Num Ways $= \left( \begin{matrix} 4 \\ 2 \end{matrix} \right) \times \left( \begin{matrix} 8 \\ 1 \end{matrix} \right) - 8 = (6)(8) - 8 = 40$.

If the toys are distinguishable and a child can receive more than one toy, then it's:

All ordered triples (a position identifies a toy received) based on the set {B1, B2, ... B4, G1, G2, ... G6} that contain at least 2 distinct boys. That's all ordered triples less those that have no boys, less those that have exactly 1 boy, less those that exactly 2 boys but who are the same boy, less those that have exactly 3 boys, but who are the same boy.
All ordered triples with no boys counts 6^3.
All ordered triples with exactly one boy = 4 (for the choice of boy) times 3 (for that boy's position) times 6^2 (the ways to populate the rest with girls).
All ordered triples with exactly 2 boys but who are the same boy = 4 (for the choice of boy) times 3 (for that remaining girl's position) times 6 (the ways to populate the rest with girls).
All ordered triples with exactly 3 boys but who are the same boy = 4 (for the choice of boy).
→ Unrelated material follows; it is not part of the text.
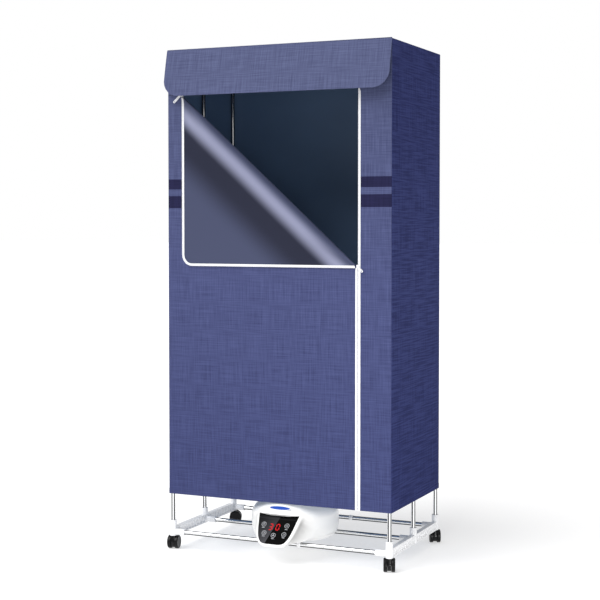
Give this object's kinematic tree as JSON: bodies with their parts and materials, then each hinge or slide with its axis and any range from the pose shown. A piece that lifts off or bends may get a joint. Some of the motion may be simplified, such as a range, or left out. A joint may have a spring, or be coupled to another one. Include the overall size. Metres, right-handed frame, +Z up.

Num Ways $= 10^3 - (6^3) - (4)(3)(6^2) - (4)(3)(6) - (4)$

$= 1000 - 6(6^2) - (12)(6^2) - (2)(6^2) - 4$

$= 1000 - 20(6^2) - 4 = 1000 - 720 - 4 = 276$

If the toys are distinguishable and a child can receive at most one toy, then it's:

All ordered triples (a position identifies a toy received) based on the set {B1, B2, ... B4, G1, G2, ... G6} that contain at least 2 distinct boys, without repetition.
Break that down into all ordered triples of exactly two boys fullfilling that, and all ordered triples of exactly 3 boys fulfilling that.
Count of all ordered triples of exactly two boys fullfilling that = 3 (position of the girl) times 6 (choice of the girl) times 12 (pick one boy, put him in the first open slot, and then pick a remaining boy to put in the last slot).
Count all ordered triples of exactly 3 boys fulfilling that = (4)(3)(2) (pick one boy, then another, then another).

Num Ways $= (3)(6)(12) + (4)(3)(2) = (18)(12) + (2)(12) = (20)(12) = 240$.